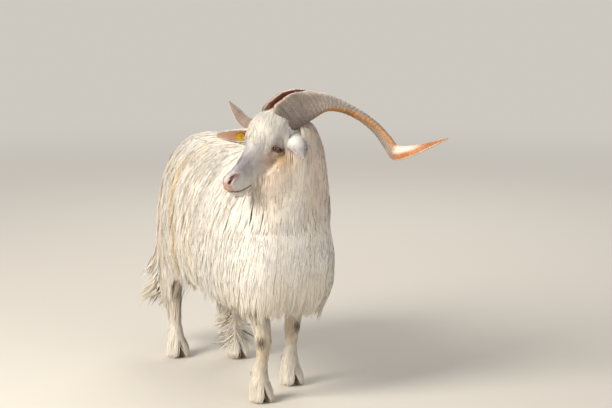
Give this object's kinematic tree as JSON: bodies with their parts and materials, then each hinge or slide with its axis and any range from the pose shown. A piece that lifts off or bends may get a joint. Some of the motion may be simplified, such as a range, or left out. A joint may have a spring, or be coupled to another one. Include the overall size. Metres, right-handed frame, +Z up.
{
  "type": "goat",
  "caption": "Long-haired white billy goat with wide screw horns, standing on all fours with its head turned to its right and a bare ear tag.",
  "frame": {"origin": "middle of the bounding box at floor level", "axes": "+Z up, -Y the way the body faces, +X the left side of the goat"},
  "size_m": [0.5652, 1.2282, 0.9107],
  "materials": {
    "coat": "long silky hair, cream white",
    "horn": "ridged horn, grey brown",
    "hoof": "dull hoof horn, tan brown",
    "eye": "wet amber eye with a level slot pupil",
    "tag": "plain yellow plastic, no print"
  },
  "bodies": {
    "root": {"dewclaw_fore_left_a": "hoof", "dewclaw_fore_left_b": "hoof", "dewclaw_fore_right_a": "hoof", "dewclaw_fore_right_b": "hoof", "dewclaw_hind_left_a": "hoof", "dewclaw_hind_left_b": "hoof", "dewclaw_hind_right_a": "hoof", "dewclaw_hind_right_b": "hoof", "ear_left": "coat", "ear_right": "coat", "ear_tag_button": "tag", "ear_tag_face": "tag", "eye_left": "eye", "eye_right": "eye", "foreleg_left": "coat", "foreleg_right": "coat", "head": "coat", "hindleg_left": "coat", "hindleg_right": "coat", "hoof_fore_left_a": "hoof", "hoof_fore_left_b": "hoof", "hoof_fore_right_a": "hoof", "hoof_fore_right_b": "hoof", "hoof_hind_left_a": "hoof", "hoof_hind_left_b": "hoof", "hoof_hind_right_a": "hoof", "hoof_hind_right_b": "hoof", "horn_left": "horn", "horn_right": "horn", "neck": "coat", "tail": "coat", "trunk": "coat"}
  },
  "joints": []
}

──────

## [Exercise details]
Write each line above out exactly.

## [The reply]
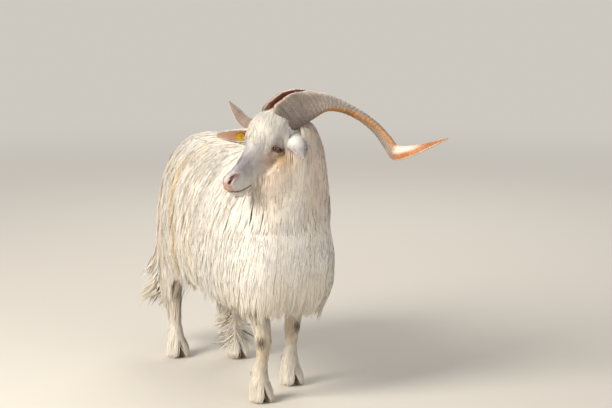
Give this object's kinematic tree as JSON: bodies with their parts and materials, then each hinge or slide with its axis and any range from the pose shown. A piece that lifts off or bends may get a joint. Some of the motion may be simplified, such as a range, or left out. A joint may have a spring, or be coupled to another one. Include the overall size. Metres, right-handed frame, +Z up.
{
  "type": "goat",
  "caption": "Long-haired white billy goat with wide screw horns, standing on all fours with its head turned to its right and a bare ear tag.",
  "frame": {"origin": "middle of the bounding box at floor level", "axes": "+Z up, -Y the way the body faces, +X the left side of the goat"},
  "size_m": [0.5652, 1.2282, 0.9107],
  "materials": {
    "coat": "long silky hair, cream white",
    "horn": "ridged horn, grey brown",
    "hoof": "dull hoof horn, tan brown",
    "eye": "wet amber eye with a level slot pupil",
    "tag": "plain yellow plastic, no print"
  },
  "bodies": {
    "root": {"dewclaw_fore_left_a": "hoof", "dewclaw_fore_left_b": "hoof", "dewclaw_fore_right_a": "hoof", "dewclaw_fore_right_b": "hoof", "dewclaw_hind_left_a": "hoof", "dewclaw_hind_left_b": "hoof", "dewclaw_hind_right_a": "hoof", "dewclaw_hind_right_b": "hoof", "ear_left": "coat", "ear_right": "coat", "ear_tag_button": "tag", "ear_tag_face": "tag", "eye_left": "eye", "eye_right": "eye", "foreleg_left": "coat", "foreleg_right": "coat", "head": "coat", "hindleg_left": "coat", "hindleg_right": "coat", "hoof_fore_left_a": "hoof", "hoof_fore_left_b": "hoof", "hoof_fore_right_a": "hoof", "hoof_fore_right_b": "hoof", "hoof_hind_left_a": "hoof", "hoof_hind_left_b": "hoof", "hoof_hind_right_a": "hoof", "hoof_hind_right_b": "hoof", "horn_left": "horn", "horn_right": "horn", "neck": "coat", "tail": "coat", "trunk": "coat"}
  },
  "joints": []
}